··· Material
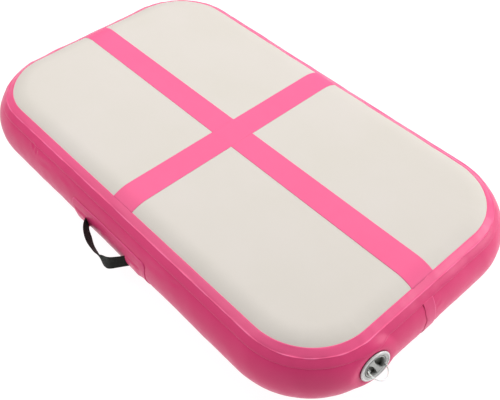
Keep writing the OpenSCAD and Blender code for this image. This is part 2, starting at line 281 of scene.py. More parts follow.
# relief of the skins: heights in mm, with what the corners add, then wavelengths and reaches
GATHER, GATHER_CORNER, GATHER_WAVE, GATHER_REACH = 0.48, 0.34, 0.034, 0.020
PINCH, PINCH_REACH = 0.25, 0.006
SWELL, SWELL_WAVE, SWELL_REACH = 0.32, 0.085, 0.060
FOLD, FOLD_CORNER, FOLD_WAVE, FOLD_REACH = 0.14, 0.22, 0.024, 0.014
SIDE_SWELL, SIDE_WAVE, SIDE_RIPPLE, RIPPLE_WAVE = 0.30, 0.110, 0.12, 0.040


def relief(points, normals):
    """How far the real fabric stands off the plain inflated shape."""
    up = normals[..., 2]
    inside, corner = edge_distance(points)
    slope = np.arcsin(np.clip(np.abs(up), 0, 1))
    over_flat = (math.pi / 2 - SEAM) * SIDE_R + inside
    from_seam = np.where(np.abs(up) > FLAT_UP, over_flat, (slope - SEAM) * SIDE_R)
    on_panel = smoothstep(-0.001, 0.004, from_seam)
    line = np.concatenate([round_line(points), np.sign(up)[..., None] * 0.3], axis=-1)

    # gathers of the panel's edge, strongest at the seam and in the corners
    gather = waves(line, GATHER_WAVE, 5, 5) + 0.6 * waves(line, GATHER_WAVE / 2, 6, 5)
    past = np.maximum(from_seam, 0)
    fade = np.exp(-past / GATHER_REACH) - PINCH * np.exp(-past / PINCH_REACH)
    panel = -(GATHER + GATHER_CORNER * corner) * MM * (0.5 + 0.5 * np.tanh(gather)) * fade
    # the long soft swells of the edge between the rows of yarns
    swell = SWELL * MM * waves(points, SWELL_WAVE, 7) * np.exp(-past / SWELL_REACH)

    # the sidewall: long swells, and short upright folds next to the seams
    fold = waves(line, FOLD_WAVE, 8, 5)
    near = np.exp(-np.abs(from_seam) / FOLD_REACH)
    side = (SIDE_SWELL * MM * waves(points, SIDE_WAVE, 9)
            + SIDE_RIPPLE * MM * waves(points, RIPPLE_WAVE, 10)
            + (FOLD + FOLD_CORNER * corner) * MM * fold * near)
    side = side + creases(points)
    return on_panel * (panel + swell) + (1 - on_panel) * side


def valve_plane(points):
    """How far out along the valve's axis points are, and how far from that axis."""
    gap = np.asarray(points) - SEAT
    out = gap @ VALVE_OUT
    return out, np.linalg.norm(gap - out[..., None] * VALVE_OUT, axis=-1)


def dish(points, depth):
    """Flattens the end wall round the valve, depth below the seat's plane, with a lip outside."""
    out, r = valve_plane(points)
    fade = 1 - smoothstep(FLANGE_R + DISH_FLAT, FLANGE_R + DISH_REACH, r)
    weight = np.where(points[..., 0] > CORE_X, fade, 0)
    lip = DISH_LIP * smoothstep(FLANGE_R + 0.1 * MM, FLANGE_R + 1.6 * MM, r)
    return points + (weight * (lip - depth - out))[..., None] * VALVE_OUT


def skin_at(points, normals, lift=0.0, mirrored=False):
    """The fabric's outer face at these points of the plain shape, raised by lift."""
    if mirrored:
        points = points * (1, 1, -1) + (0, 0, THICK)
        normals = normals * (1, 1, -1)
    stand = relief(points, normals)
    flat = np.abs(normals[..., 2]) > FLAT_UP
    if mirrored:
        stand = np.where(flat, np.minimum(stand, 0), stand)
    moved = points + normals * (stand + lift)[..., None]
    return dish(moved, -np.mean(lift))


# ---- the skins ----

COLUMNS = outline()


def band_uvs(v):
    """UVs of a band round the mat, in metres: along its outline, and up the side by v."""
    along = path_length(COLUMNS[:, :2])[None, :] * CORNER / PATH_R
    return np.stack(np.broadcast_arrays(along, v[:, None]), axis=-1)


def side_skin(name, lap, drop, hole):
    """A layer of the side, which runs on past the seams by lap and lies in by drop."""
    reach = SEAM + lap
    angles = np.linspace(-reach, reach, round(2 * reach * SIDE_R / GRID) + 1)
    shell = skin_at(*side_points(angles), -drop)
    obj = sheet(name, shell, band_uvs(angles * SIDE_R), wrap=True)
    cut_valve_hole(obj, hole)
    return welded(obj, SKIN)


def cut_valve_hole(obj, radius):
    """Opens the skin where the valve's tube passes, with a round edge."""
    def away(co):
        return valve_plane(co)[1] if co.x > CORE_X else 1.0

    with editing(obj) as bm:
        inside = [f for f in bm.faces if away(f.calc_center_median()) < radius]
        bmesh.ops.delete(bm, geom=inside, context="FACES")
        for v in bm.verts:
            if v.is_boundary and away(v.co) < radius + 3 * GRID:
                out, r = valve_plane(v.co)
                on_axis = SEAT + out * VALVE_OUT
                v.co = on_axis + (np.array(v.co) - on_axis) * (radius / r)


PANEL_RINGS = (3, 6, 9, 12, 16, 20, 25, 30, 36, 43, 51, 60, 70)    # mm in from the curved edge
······
■ Job: Restate the data above word for word.

■ Answer to the exercise:
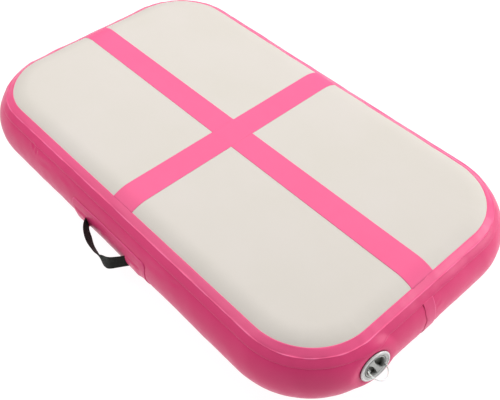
Keep writing the OpenSCAD and Blender code for this image. This is part 2, starting at line 281 of scene.py. More parts follow.
# relief of the skins: heights in mm, with what the corners add, then wavelengths and reaches
GATHER, GATHER_CORNER, GATHER_WAVE, GATHER_REACH = 0.48, 0.34, 0.034, 0.020
PINCH, PINCH_REACH = 0.25, 0.006
SWELL, SWELL_WAVE, SWELL_REACH = 0.32, 0.085, 0.060
FOLD, FOLD_CORNER, FOLD_WAVE, FOLD_REACH = 0.14, 0.22, 0.024, 0.014
SIDE_SWELL, SIDE_WAVE, SIDE_RIPPLE, RIPPLE_WAVE = 0.30, 0.110, 0.12, 0.040


def relief(points, normals):
    """How far the real fabric stands off the plain inflated shape."""
    up = normals[..., 2]
    inside, corner = edge_distance(points)
    slope = np.arcsin(np.clip(np.abs(up), 0, 1))
    over_flat = (math.pi / 2 - SEAM) * SIDE_R + inside
    from_seam = np.where(np.abs(up) > FLAT_UP, over_flat, (slope - SEAM) * SIDE_R)
    on_panel = smoothstep(-0.001, 0.004, from_seam)
    line = np.concatenate([round_line(points), np.sign(up)[..., None] * 0.3], axis=-1)

    # gathers of the panel's edge, strongest at the seam and in the corners
    gather = waves(line, GATHER_WAVE, 5, 5) + 0.6 * waves(line, GATHER_WAVE / 2, 6, 5)
    past = np.maximum(from_seam, 0)
    fade = np.exp(-past / GATHER_REACH) - PINCH * np.exp(-past / PINCH_REACH)
    panel = -(GATHER + GATHER_CORNER * corner) * MM * (0.5 + 0.5 * np.tanh(gather)) * fade
    # the long soft swells of the edge between the rows of yarns
    swell = SWELL * MM * waves(points, SWELL_WAVE, 7) * np.exp(-past / SWELL_REACH)

    # the sidewall: long swells, and short upright folds next to the seams
    fold = waves(line, FOLD_WAVE, 8, 5)
    near = np.exp(-np.abs(from_seam) / FOLD_REACH)
    side = (SIDE_SWELL * MM * waves(points, SIDE_WAVE, 9)
            + SIDE_RIPPLE * MM * waves(points, RIPPLE_WAVE, 10)
            + (FOLD + FOLD_CORNER * corner) * MM * fold * near)
    side = side + creases(points)
    return on_panel * (panel + swell) + (1 - on_panel) * side


def valve_plane(points):
    """How far out along the valve's axis points are, and how far from that axis."""
    gap = np.asarray(points) - SEAT
    out = gap @ VALVE_OUT
    return out, np.linalg.norm(gap - out[..., None] * VALVE_OUT, axis=-1)


def dish(points, depth):
    """Flattens the end wall round the valve, depth below the seat's plane, with a lip outside."""
    out, r = valve_plane(points)
    fade = 1 - smoothstep(FLANGE_R + DISH_FLAT, FLANGE_R + DISH_REACH, r)
    weight = np.where(points[..., 0] > CORE_X, fade, 0)
    lip = DISH_LIP * smoothstep(FLANGE_R + 0.1 * MM, FLANGE_R + 1.6 * MM, r)
    return points + (weight * (lip - depth - out))[..., None] * VALVE_OUT


def skin_at(points, normals, lift=0.0, mirrored=False):
    """The fabric's outer face at these points of the plain shape, raised by lift."""
    if mirrored:
        points = points * (1, 1, -1) + (0, 0, THICK)
        normals = normals * (1, 1, -1)
    stand = relief(points, normals)
    flat = np.abs(normals[..., 2]) > FLAT_UP
    if mirrored:
        stand = np.where(flat, np.minimum(stand, 0), stand)
    moved = points + normals * (stand + lift)[..., None]
    return dish(moved, -np.mean(lift))


# ---- the skins ----

COLUMNS = outline()


def band_uvs(v):
    """UVs of a band round the mat, in metres: along its outline, and up the side by v."""
    along = path_length(COLUMNS[:, :2])[None, :] * CORNER / PATH_R
    return np.stack(np.broadcast_arrays(along, v[:, None]), axis=-1)


def side_skin(name, lap, drop, hole):
    """A layer of the side, which runs on past the seams by lap and lies in by drop."""
    reach = SEAM + lap
    angles = np.linspace(-reach, reach, round(2 * reach * SIDE_R / GRID) + 1)
    shell = skin_at(*side_points(angles), -drop)
    obj = sheet(name, shell, band_uvs(angles * SIDE_R), wrap=True)
    cut_valve_hole(obj, hole)
    return welded(obj, SKIN)


def cut_valve_hole(obj, radius):
    """Opens the skin where the valve's tube passes, with a round edge."""
    def away(co):
        return valve_plane(co)[1] if co.x > CORE_X else 1.0

    with editing(obj) as bm:
        inside = [f for f in bm.faces if away(f.calc_center_median()) < radius]
        bmesh.ops.delete(bm, geom=inside, context="FACES")
        for v in bm.verts:
            if v.is_boundary and away(v.co) < radius + 3 * GRID:
                out, r = valve_plane(v.co)
                on_axis = SEAT + out * VALVE_OUT
                v.co = on_axis + (np.array(v.co) - on_axis) * (radius / r)


PANEL_RINGS = (3, 6, 9, 12, 16, 20, 25, 30, 36, 43, 51, 60, 70)    # mm in from the curved edge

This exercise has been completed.